Emit the entire listing verbatim.

## begin RAW DATA

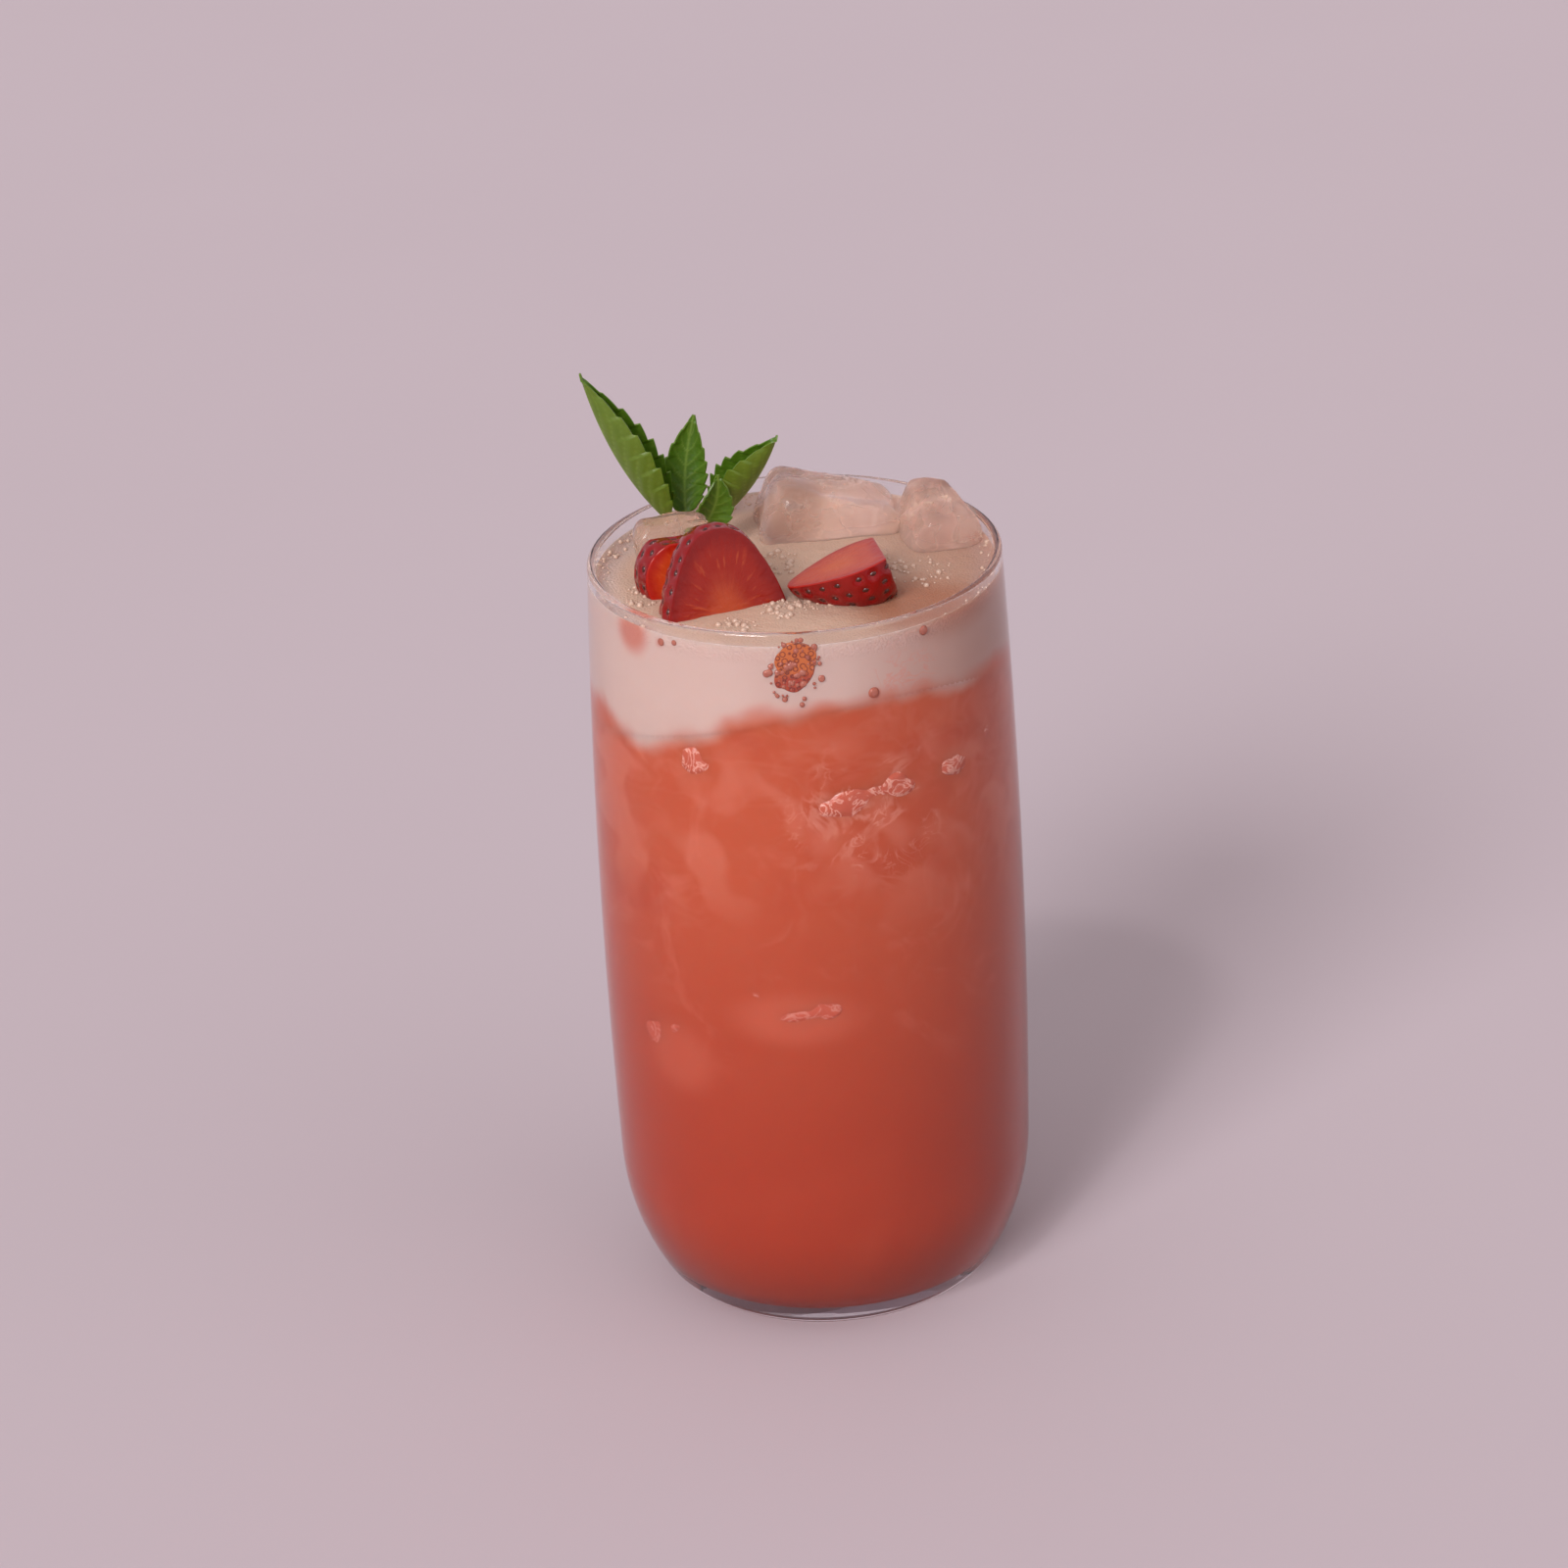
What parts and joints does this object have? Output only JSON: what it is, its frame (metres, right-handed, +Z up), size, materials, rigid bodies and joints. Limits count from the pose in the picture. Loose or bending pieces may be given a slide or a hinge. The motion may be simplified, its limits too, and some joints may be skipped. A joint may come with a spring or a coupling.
{
  "type": "glass of pink lemonade",
  "caption": "Tall clear tumbler of coral-pink iced lemonade under a pale foam, topped with ice, cut strawberry and a sprig of mint.",
  "frame": {"origin": "on the axis of the glass, in the plane its foot rests on", "axes": "+Z up along the axis of the glass; -Y towards the front, where the cut strawberries show; the mint leans towards -X"},
  "size_m": [0.0762, 0.0762, 0.1689],
  "materials": {
    "clear_glass": "clear polished soda-lime glass",
    "lemonade": "cloudy coral-pink liquid",
    "foam": "fine pale pink foam",
    "ice": "wet, slightly cloudy melting ice",
    "strawberry": "wet red skin and cut flesh",
    "mint": "fresh green veined leaf"
  },
  "bodies": {
    "root": {"glass": "clear_glass", "drink": "lemonade", "foam": "foam", "ice_large": "ice", "ice_right": "ice", "ice_left": "ice", "strawberry_left": "strawberry", "strawberry_middle": "strawberry", "strawberry_right": "strawberry", "mint_sprig": "mint"}
  },
  "joints": []
}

## end RAW DATA

* THE COMPLETED TASK *
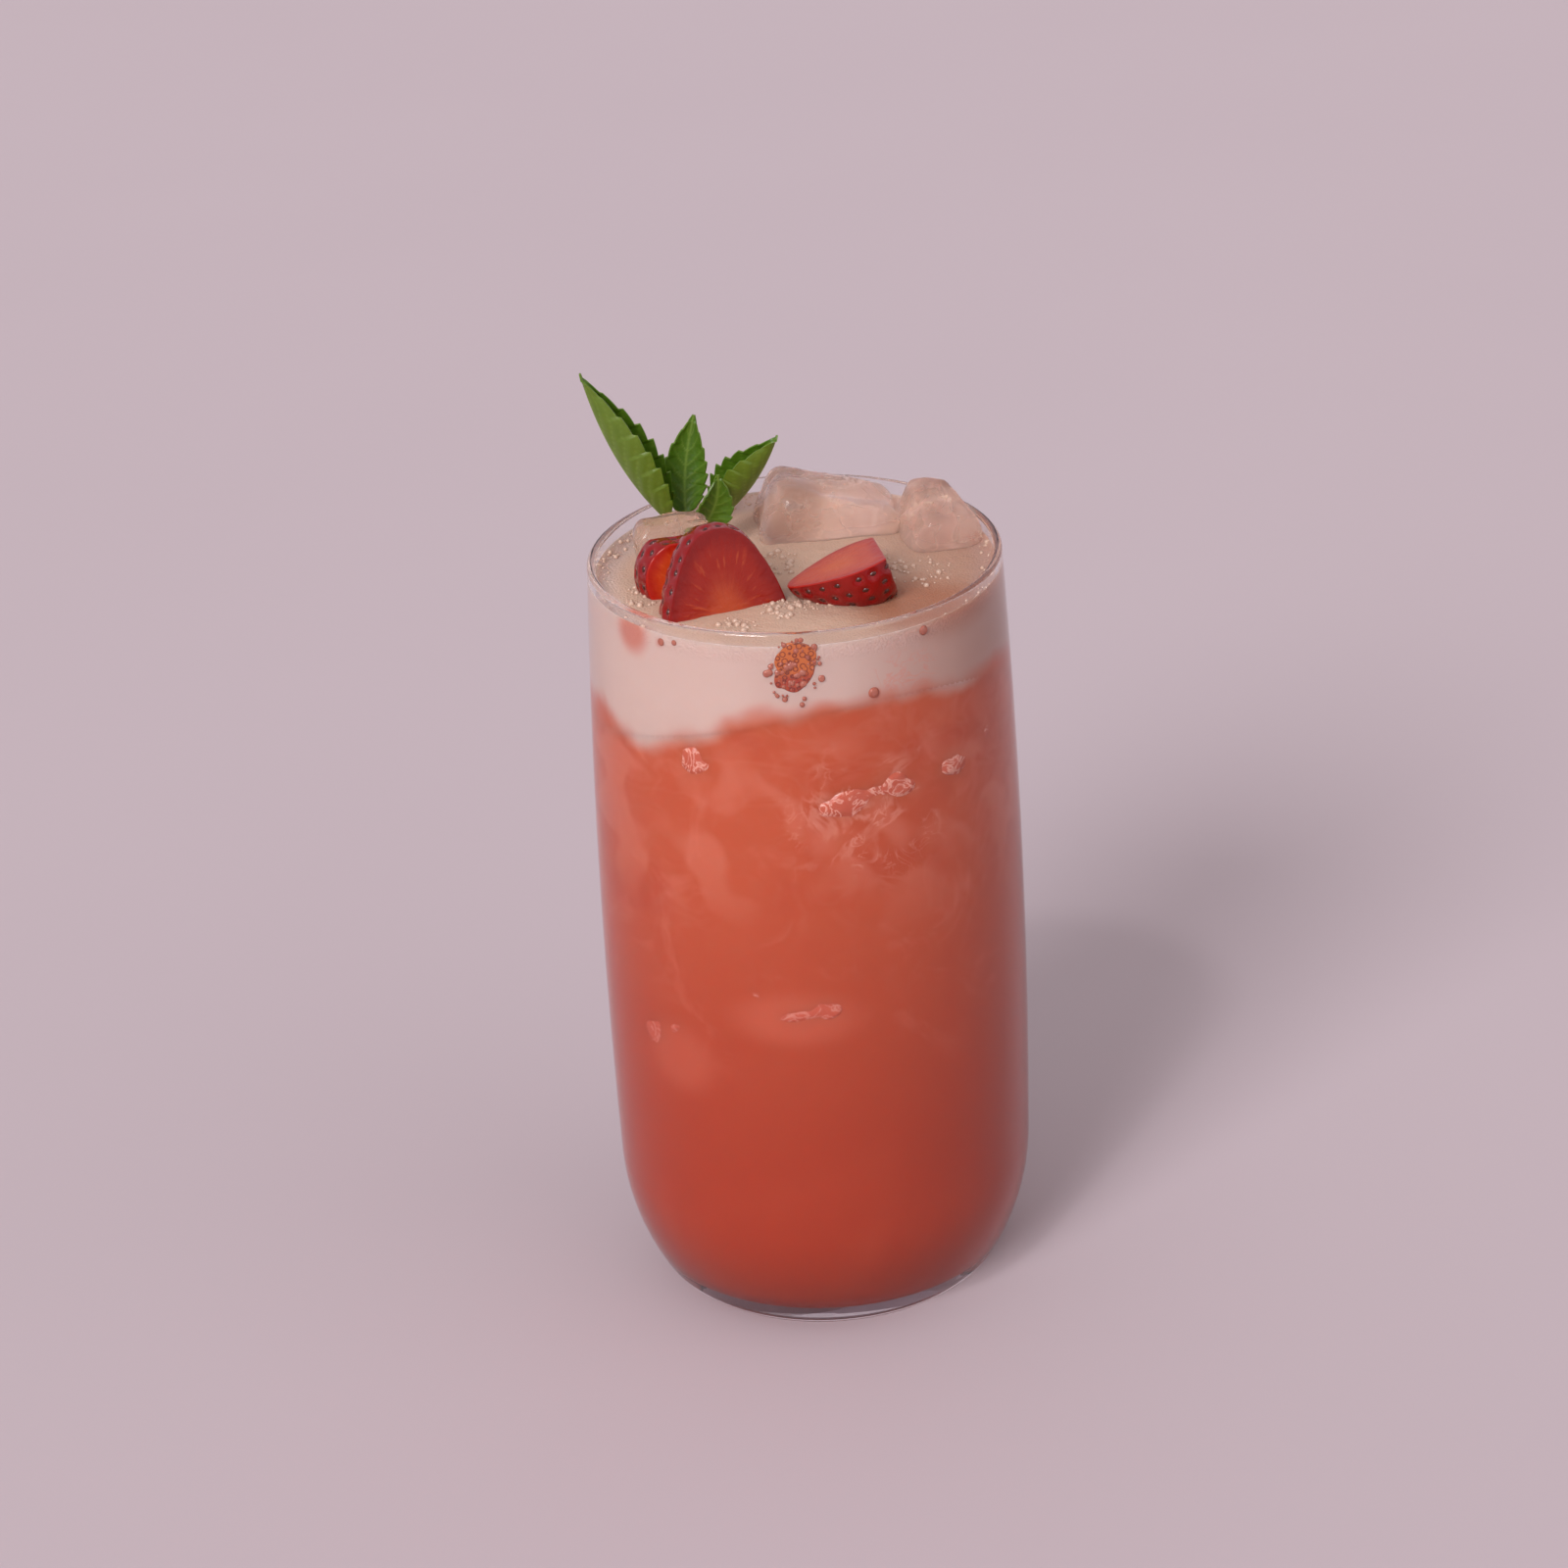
What parts and joints does this object have? Output only JSON: what it is, its frame (metres, right-handed, +Z up), size, materials, rigid bodies and joints. Limits count from the pose in the picture. Loose or bending pieces may be given a slide or a hinge. The motion may be simplified, its limits too, and some joints may be skipped. A joint may come with a spring or a coupling.
{
  "type": "glass of pink lemonade",
  "caption": "Tall clear tumbler of coral-pink iced lemonade under a pale foam, topped with ice, cut strawberry and a sprig of mint.",
  "frame": {"origin": "on the axis of the glass, in the plane its foot rests on", "axes": "+Z up along the axis of the glass; -Y towards the front, where the cut strawberries show; the mint leans towards -X"},
  "size_m": [0.0762, 0.0762, 0.1689],
  "materials": {
    "clear_glass": "clear polished soda-lime glass",
    "lemonade": "cloudy coral-pink liquid",
    "foam": "fine pale pink foam",
    "ice": "wet, slightly cloudy melting ice",
    "strawberry": "wet red skin and cut flesh",
    "mint": "fresh green veined leaf"
  },
  "bodies": {
    "root": {"glass": "clear_glass", "drink": "lemonade", "foam": "foam", "ice_large": "ice", "ice_right": "ice", "ice_left": "ice", "strawberry_left": "strawberry", "strawberry_middle": "strawberry", "strawberry_right": "strawberry", "mint_sprig": "mint"}
  },
  "joints": []
}